The issue of security will gain increased prominence as the election approaches. The Likud regime can be expected to provoke violent confrontations with the Palestinians as it seeks to win back its right-wing base with demonstrations of intransigence. Even as the first candidates announced their intentions, the West Bank town of Hebron remained sealed off by the Israeli military. Palestinian protests broke out after occupation troops shot and killed a youth they had seen playing with a toy gun.
The government, led by its Foreign Minister Ariel Sharon, is acting to expand Zionist settlements in the West Bank and tighten its security grip over the territory, even though it has formally pledged to turn back land to the Palestinian Authority.
Security roads crisscrossing the territory and linking settlements with each other and Israel proper, combined with security zones running the length of the West Bank's western border already, render any Palestinian state that Arafat might proclaim a divided group of impoverished and powerless cantons. Disillusionment among the Palestinians with the empty promise of nationhood can only lead to increasing unrest and growing confrontations between the people and the Palestinian Authority.
The impasse in the so-called peace process combined with the political fragmentation within the Israeli political establishment are generating increasing unease among many of Israel's more thoughtful political analysts. The Jerusalem Post, for example, published a New Year's Day column entitled "The Man on Horseback," warning of the dangers posed by the present situation.

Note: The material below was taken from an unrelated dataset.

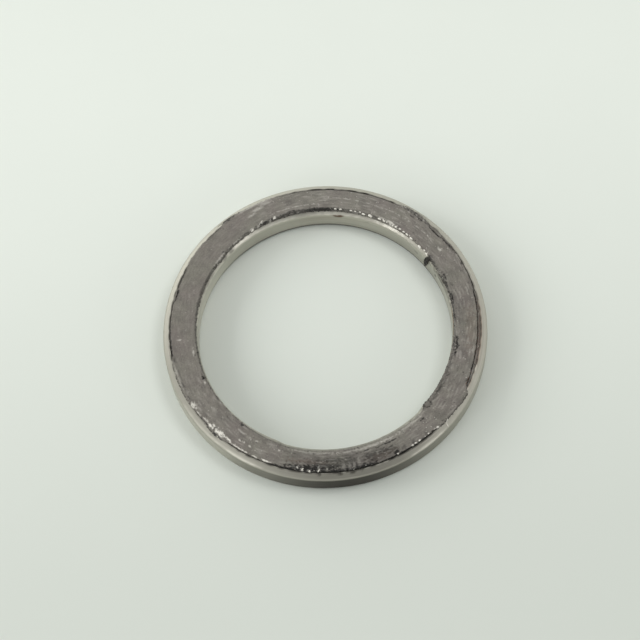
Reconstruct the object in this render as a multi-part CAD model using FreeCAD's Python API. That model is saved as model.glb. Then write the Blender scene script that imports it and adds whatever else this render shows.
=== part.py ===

"Public disillusionment with democracy will pave the way for the appeal of the non-politician, the "man on horseback," who promises to sweep away the dirty deals and make things work, even at the cost of suspending democracy itself," the column stated. It concluded with the warning, "We may continue to go to the polls, but sooner or later (and probably sooner), our only choice will be between anarchy and dictatorship."